Omg! This chilli jam is an absolute winner! Sweet, spicy, and packed with flavour – it’s has the perfect kick. I have used on so many things – sandwiches, burgers, steak and grilled chicken so far. Im going to add it to a stir-fry next. I’ll definitely be making this again and again and that will be soon since I’ve nearly used it all. Thanks so much for the best chilli jam recipe.
This is really delicious, quick and easy. I used 15 home grown jalapeños. This recipe is a keeper, thank you!
I’m so glad you enjoyed it Heather!

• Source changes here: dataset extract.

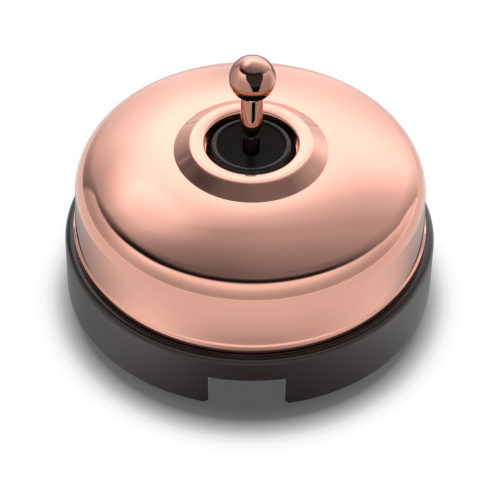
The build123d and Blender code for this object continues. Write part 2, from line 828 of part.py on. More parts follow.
earth_block_bottom = deck_top + leaf_thickness
earth_block_top = earth_block_bottom + block_z
earth_wire_height = earth_block_bottom + wire_hole_height - strip_top
with BuildPart() as earth_terminal:
    with BuildSketch(earth_plane.offset(earth_block_bottom)):
        with Locations((earth_radius, 0)):
            Rectangle(block_y + 1, block_x)
    extrude(amount=block_z)
    with BuildSketch(earth_plane.offset(earth_wire_height)):
        with Locations((earth_radius, 0)):
            Circle(clamp_screw_radius)
    extrude(amount=block_z, mode=Mode.SUBTRACT)
    with BuildSketch(earth_section.offset(-block_x / 2)):
        with Locations((earth_radius, earth_wire_height)):
            Circle(wire_hole_radius)
    extrude(amount=block_x, mode=Mode.SUBTRACT)
save(earth_terminal, "earth_terminal")

earth_place = earth_plane.from_local_coords((earth_radius, 0, 0))
earth_clamp_screw = slotted_screw(
    (earth_place.X, earth_place.Y),
    earth_wire_height + wire_hole_radius,
    earth_block_top,
    clamp_screw_radius,
    clamp_head,
)
with BuildPart() as earth_screw:
    add(earth_clamp_screw)
save(earth_screw, "earth_screw")
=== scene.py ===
"""Looks of the round toggle switch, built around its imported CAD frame.

The turned outer pieces are lathed again here with a finer mesh, because a mirror finish
shows every facet. All other pieces are the CAD nodes themselves with their own materials.
Profile dimensions are millimetres, and the scene is in metres.
"""

from math import acos, asin, atan2, cos, degrees, hypot, pi, radians, sin, tan

import bmesh
import bpy
from mathutils import Matrix, Vector


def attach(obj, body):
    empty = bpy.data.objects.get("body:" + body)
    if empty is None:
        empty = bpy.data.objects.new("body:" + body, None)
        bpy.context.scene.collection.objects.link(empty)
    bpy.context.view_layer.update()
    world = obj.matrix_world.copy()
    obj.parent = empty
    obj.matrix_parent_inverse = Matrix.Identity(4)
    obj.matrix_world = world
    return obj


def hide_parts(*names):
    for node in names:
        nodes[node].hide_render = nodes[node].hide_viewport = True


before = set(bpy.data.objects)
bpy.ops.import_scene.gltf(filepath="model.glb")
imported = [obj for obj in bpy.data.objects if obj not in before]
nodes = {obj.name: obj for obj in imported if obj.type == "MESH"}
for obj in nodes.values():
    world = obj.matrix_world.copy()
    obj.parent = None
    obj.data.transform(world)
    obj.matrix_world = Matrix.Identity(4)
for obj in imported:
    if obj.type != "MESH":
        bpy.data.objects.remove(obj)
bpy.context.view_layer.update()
MM = 0.001
scene = bpy.context.scene

# --- Profiles -------------------------------------------------------------------------


def arc(centre, radius, start, end, steps):
    """Points on a circular arc between two angles in degrees, from the +R axis."""
    angles = [radians(start + (end - start) * i / steps) for i in range(steps + 1)]
    return [(centre[0] + radius * cos(a), centre[1] + radius * sin(a)) for a in angles]


def rounded(points, radii, steps=8):
    """A polyline with its inner corners rounded by the given radii."""
    made = [points[0]]
    for before, corner, after, radius in zip(points, points[1:], points[2:], radii):
        b, c, a = Vector(before), Vector(corner), Vector(after)
        if radius <= 0:
            made.append(tuple(c))
            continue
        u, v = (b - c).normalized(), (a - c).normalized()
        half = acos(max(-1.0, min(1.0, u.dot(v)))) / 2
        reach = radius / tan(half)
        centre = c + (u + v).normalized() * (radius / sin(half))
        start, end = c + u * reach - centre, c + v * reach - centre
        first = atan2(start.y, start.x)
        sweep = (atan2(end.y, end.x) - first + pi) % (2 * pi) - pi
        for i in range(steps + 1):
            angle = first + sweep * i / steps
            made.append((centre.x + radius * cos(angle), centre.y + radius * sin(angle)))
    made.append(points[-1])
    return made


def denser(points, longest):
    """The same line with no stretch longer than the given length."""
    made = [points[0]]
    for (r0, z0), (r1, z1) in zip(points, points[1:]):
        pieces = max(1, int(hypot(r1 - r0, z1 - z0) / longest + 0.999))
        for i in range(1, pieces + 1):
            t = i / pieces
            made.append((r0 + (r1 - r0) * t, z0 + (z1 - z0) * t))
    return made


def lathe(name, profile, body, replaced, turns=256, crease=32, place=Matrix.Identity(4)):
    """Turns a closed profile about +Z into a mesh that stands for a CAD node."""
    clean = []
    for point in profile:
        if not clean or hypot(point[0] - clean[-1][0], point[1] - clean[-1][1]) > 1e-4:
            clean.append(point)
    if hypot(clean[0][0] - clean[-1][0], clean[0][1] - clean[-1][1]) < 1e-4:
        clean.pop()
    mesh = bmesh.new()
    rings = []
    for radius, height in clean:
        if radius < 1e-6:
            rings.append([mesh.verts.new((0, 0, height * MM))] * turns)
            continue
        ring = []
        for i in range(turns):
            a = 2 * pi * i / turns
            ring.append(mesh.verts.new((radius * cos(a) * MM, radius * sin(a) * MM, height * MM)))
        rings.append(ring)
    for low, high in zip(rings, rings[1:] + rings[:1]):
        for i in range(turns):
            j = (i + 1) % turns
            corners = []
            for vertex in (low[i], low[j], high[j], high[i]):
                if vertex not in corners:
                    corners.append(vertex)
            if len(corners) > 2:
                mesh.faces.new(corners)
    bmesh.ops.recalc_face_normals(mesh, faces=mesh.faces)
    data = bpy.data.meshes.new(name)
    mesh.to_mesh(data)
    mesh.free()
    data.shade_smooth()
    data.set_sharp_from_angle(angle=radians(crease))
    data.transform(place)
    piece = bpy.data.objects.new(name, data)
    scene.collection.objects.link(piece)
    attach(piece, body)
    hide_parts(replaced)
    return piece


# --- Node materials -------------------------------------------------------------------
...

Using your own homegrown jalapeños would have made it extra special – I bet the flavour was amazing. Thanks so much for giving the recipe a go and for your lovely feedback! Kate 😊
Hi how long can I store this for and what’s the best way to store?
Hi Steve 👋🏻
The chilli jam keeps best in sterilised jars stored in a cool, dark cupboard for up to 6 months. Once opened, pop it in the fridge and it’ll last for several weeks — or even longer! (I actually found a jar hiding in the back of my fridge after three months and it was still perfectly fine.) Hope that helps, and thanks so much for giving the recipe a go — hope you love it!